# Start of INFORMATION PROVIDED

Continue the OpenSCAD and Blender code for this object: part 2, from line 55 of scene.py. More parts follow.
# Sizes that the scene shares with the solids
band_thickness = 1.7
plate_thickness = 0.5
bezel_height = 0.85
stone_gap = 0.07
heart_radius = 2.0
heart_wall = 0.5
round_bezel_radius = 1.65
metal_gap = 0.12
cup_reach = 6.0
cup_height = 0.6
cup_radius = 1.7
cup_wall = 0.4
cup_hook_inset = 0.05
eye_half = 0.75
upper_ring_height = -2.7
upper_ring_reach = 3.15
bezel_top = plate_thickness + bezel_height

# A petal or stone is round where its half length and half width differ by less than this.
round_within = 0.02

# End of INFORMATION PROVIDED

Each line in the listing above that contains "scene" should be copied.

Continue the OpenSCAD and Blender code for this object: part 2, from line 55 of scene.py. More parts follow.
# Sizes that the scene shares with the solids